**Rows from an object dataset:**
--------

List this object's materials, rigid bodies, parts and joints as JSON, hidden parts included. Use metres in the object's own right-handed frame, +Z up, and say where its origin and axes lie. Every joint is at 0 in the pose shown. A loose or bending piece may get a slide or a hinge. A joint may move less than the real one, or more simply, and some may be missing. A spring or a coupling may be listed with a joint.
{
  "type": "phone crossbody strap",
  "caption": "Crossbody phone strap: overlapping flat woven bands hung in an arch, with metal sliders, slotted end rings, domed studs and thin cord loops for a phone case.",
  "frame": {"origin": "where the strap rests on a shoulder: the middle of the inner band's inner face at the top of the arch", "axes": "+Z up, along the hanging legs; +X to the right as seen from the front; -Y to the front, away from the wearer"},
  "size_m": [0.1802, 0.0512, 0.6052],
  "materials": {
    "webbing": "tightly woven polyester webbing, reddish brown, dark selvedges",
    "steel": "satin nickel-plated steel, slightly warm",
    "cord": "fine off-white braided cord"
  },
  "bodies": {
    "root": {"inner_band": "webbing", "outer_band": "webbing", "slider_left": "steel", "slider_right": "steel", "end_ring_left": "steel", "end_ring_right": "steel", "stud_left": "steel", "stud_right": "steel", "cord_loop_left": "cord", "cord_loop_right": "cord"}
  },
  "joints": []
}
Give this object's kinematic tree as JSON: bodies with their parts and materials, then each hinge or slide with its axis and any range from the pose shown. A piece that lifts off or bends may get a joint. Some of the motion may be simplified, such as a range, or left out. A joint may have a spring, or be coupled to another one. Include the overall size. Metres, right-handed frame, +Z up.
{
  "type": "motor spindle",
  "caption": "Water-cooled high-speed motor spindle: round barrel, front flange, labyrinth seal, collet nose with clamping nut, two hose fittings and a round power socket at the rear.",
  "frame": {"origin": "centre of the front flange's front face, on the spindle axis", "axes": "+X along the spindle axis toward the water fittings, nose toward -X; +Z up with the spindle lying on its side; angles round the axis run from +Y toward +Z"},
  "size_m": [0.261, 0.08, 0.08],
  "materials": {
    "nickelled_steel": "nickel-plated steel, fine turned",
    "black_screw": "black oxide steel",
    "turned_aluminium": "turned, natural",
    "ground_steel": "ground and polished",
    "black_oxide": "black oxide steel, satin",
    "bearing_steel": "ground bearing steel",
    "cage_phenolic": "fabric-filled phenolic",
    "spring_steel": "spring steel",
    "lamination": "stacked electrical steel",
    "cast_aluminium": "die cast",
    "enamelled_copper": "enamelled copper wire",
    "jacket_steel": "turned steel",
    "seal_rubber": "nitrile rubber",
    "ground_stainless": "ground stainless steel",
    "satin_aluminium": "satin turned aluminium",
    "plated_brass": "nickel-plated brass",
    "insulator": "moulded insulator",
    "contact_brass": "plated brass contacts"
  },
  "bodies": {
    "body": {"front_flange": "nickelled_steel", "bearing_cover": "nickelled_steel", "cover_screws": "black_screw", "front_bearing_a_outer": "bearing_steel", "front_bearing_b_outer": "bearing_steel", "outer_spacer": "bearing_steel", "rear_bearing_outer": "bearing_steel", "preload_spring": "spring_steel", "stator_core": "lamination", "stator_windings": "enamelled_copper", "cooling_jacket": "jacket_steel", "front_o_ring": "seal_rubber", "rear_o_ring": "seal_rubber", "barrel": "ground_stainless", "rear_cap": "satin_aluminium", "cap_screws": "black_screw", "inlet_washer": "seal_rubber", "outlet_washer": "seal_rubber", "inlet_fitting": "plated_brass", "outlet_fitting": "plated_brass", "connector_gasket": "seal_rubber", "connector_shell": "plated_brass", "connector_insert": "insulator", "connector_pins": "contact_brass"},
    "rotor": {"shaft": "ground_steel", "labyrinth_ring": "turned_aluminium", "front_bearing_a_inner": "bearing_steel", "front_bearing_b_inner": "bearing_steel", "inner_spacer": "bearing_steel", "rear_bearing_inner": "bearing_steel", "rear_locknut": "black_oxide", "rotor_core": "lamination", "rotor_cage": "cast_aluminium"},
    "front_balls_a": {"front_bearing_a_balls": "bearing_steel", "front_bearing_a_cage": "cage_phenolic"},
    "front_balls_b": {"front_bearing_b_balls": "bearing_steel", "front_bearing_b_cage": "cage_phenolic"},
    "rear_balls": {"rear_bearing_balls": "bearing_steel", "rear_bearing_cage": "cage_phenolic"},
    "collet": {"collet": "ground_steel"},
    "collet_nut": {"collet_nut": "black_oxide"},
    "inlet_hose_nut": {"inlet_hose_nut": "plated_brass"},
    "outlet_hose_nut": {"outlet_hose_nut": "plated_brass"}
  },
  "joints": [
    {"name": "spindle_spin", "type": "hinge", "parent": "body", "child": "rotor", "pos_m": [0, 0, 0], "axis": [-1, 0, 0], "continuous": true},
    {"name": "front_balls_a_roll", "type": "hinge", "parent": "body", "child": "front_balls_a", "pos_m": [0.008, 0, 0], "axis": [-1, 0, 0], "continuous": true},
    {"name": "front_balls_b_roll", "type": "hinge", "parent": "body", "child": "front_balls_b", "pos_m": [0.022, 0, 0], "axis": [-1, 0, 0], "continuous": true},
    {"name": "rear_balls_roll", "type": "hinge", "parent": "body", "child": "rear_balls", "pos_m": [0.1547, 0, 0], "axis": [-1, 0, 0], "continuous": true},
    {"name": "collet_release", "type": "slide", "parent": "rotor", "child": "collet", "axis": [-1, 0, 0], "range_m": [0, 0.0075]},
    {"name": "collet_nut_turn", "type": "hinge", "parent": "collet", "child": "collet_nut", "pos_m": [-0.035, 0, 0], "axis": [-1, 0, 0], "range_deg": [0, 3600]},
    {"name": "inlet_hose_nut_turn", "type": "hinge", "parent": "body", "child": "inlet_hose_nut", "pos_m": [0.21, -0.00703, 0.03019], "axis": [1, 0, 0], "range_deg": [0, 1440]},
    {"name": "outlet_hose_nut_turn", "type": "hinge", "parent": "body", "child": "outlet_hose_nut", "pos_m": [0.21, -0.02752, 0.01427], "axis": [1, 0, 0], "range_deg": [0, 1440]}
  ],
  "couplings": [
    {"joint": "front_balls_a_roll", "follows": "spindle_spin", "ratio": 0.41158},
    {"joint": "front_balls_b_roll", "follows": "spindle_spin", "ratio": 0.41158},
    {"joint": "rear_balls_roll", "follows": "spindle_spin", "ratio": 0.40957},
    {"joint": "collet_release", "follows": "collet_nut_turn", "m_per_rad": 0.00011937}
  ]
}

--------

**THE TASK:**
Print the entries exactly. Include every one.

**ANSWER FOR THE TASK:**
List this object's materials, rigid bodies, parts and joints as JSON, hidden parts included. Use metres in the object's own right-handed frame, +Z up, and say where its origin and axes lie. Every joint is at 0 in the pose shown. A loose or bending piece may get a slide or a hinge. A joint may move less than the real one, or more simply, and some may be missing. A spring or a coupling may be listed with a joint.
{
  "type": "phone crossbody strap",
  "caption": "Crossbody phone strap: overlapping flat woven bands hung in an arch, with metal sliders, slotted end rings, domed studs and thin cord loops for a phone case.",
  "frame": {"origin": "where the strap rests on a shoulder: the middle of the inner band's inner face at the top of the arch", "axes": "+Z up, along the hanging legs; +X to the right as seen from the front; -Y to the front, away from the wearer"},
  "size_m": [0.1802, 0.0512, 0.6052],
  "materials": {
    "webbing": "tightly woven polyester webbing, reddish brown, dark selvedges",
    "steel": "satin nickel-plated steel, slightly warm",
    "cord": "fine off-white braided cord"
  },
  "bodies": {
    "root": {"inner_band": "webbing", "outer_band": "webbing", "slider_left": "steel", "slider_right": "steel", "end_ring_left": "steel", "end_ring_right": "steel", "stud_left": "steel", "stud_right": "steel", "cord_loop_left": "cord", "cord_loop_right": "cord"}
  },
  "joints": []
}
Give this object's kinematic tree as JSON: bodies with their parts and materials, then each hinge or slide with its axis and any range from the pose shown. A piece that lifts off or bends may get a joint. Some of the motion may be simplified, such as a range, or left out. A joint may have a spring, or be coupled to another one. Include the overall size. Metres, right-handed frame, +Z up.
{
  "type": "motor spindle",
  "caption": "Water-cooled high-speed motor spindle: round barrel, front flange, labyrinth seal, collet nose with clamping nut, two hose fittings and a round power socket at the rear.",
  "frame": {"origin": "centre of the front flange's front face, on the spindle axis", "axes": "+X along the spindle axis toward the water fittings, nose toward -X; +Z up with the spindle lying on its side; angles round the axis run from +Y toward +Z"},
  "size_m": [0.261, 0.08, 0.08],
  "materials": {
    "nickelled_steel": "nickel-plated steel, fine turned",
    "black_screw": "black oxide steel",
    "turned_aluminium": "turned, natural",
    "ground_steel": "ground and polished",
    "black_oxide": "black oxide steel, satin",
    "bearing_steel": "ground bearing steel",
    "cage_phenolic": "fabric-filled phenolic",
    "spring_steel": "spring steel",
    "lamination": "stacked electrical steel",
    "cast_aluminium": "die cast",
    "enamelled_copper": "enamelled copper wire",
    "jacket_steel": "turned steel",
    "seal_rubber": "nitrile rubber",
    "ground_stainless": "ground stainless steel",
    "satin_aluminium": "satin turned aluminium",
    "plated_brass": "nickel-plated brass",
    "insulator": "moulded insulator",
    "contact_brass": "plated brass contacts"
  },
  "bodies": {
    "body": {"front_flange": "nickelled_steel", "bearing_cover": "nickelled_steel", "cover_screws": "black_screw", "front_bearing_a_outer": "bearing_steel", "front_bearing_b_outer": "bearing_steel", "outer_spacer": "bearing_steel", "rear_bearing_outer": "bearing_steel", "preload_spring": "spring_steel", "stator_core": "lamination", "stator_windings": "enamelled_copper", "cooling_jacket": "jacket_steel", "front_o_ring": "seal_rubber", "rear_o_ring": "seal_rubber", "barrel": "ground_stainless", "rear_cap": "satin_aluminium", "cap_screws": "black_screw", "inlet_washer": "seal_rubber", "outlet_washer": "seal_rubber", "inlet_fitting": "plated_brass", "outlet_fitting": "plated_brass", "connector_gasket": "seal_rubber", "connector_shell": "plated_brass", "connector_insert": "insulator", "connector_pins": "contact_brass"},
    "rotor": {"shaft": "ground_steel", "labyrinth_ring": "turned_aluminium", "front_bearing_a_inner": "bearing_steel", "front_bearing_b_inner": "bearing_steel", "inner_spacer": "bearing_steel", "rear_bearing_inner": "bearing_steel", "rear_locknut": "black_oxide", "rotor_core": "lamination", "rotor_cage": "cast_aluminium"},
    "front_balls_a": {"front_bearing_a_balls": "bearing_steel", "front_bearing_a_cage": "cage_phenolic"},
    "front_balls_b": {"front_bearing_b_balls": "bearing_steel", "front_bearing_b_cage": "cage_phenolic"},
    "rear_balls": {"rear_bearing_balls": "bearing_steel", "rear_bearing_cage": "cage_phenolic"},
    "collet": {"collet": "ground_steel"},
    "collet_nut": {"collet_nut": "black_oxide"},
    "inlet_hose_nut": {"inlet_hose_nut": "plated_brass"},
    "outlet_hose_nut": {"outlet_hose_nut": "plated_brass"}
  },
  "joints": [
    {"name": "spindle_spin", "type": "hinge", "parent": "body", "child": "rotor", "pos_m": [0, 0, 0], "axis": [-1, 0, 0], "continuous": true},
    {"name": "front_balls_a_roll", "type": "hinge", "parent": "body", "child": "front_balls_a", "pos_m": [0.008, 0, 0], "axis": [-1, 0, 0], "continuous": true},
    {"name": "front_balls_b_roll", "type": "hinge", "parent": "body", "child": "front_balls_b", "pos_m": [0.022, 0, 0], "axis": [-1, 0, 0], "continuous": true},
    {"name": "rear_balls_roll", "type": "hinge", "parent": "body", "child": "rear_balls", "pos_m": [0.1547, 0, 0], "axis": [-1, 0, 0], "continuous": true},
    {"name": "collet_release", "type": "slide", "parent": "rotor", "child": "collet", "axis": [-1, 0, 0], "range_m": [0, 0.0075]},
    {"name": "collet_nut_turn", "type": "hinge", "parent": "collet", "child": "collet_nut", "pos_m": [-0.035, 0, 0], "axis": [-1, 0, 0], "range_deg": [0, 3600]},
    {"name": "inlet_hose_nut_turn", "type": "hinge", "parent": "body", "child": "inlet_hose_nut", "pos_m": [0.21, -0.00703, 0.03019], "axis": [1, 0, 0], "range_deg": [0, 1440]},
    {"name": "outlet_hose_nut_turn", "type": "hinge", "parent": "body", "child": "outlet_hose_nut", "pos_m": [0.21, -0.02752, 0.01427], "axis": [1, 0, 0], "range_deg": [0, 1440]}
  ],
  "couplings": [
    {"joint": "front_balls_a_roll", "follows": "spindle_spin", "ratio": 0.41158},
    {"joint": "front_balls_b_roll", "follows": "spindle_spin", "ratio": 0.41158},
    {"joint": "rear_balls_roll", "follows": "spindle_spin", "ratio": 0.40957},
    {"joint": "collet_release", "follows": "collet_nut_turn", "m_per_rad": 0.00011937}
  ]
}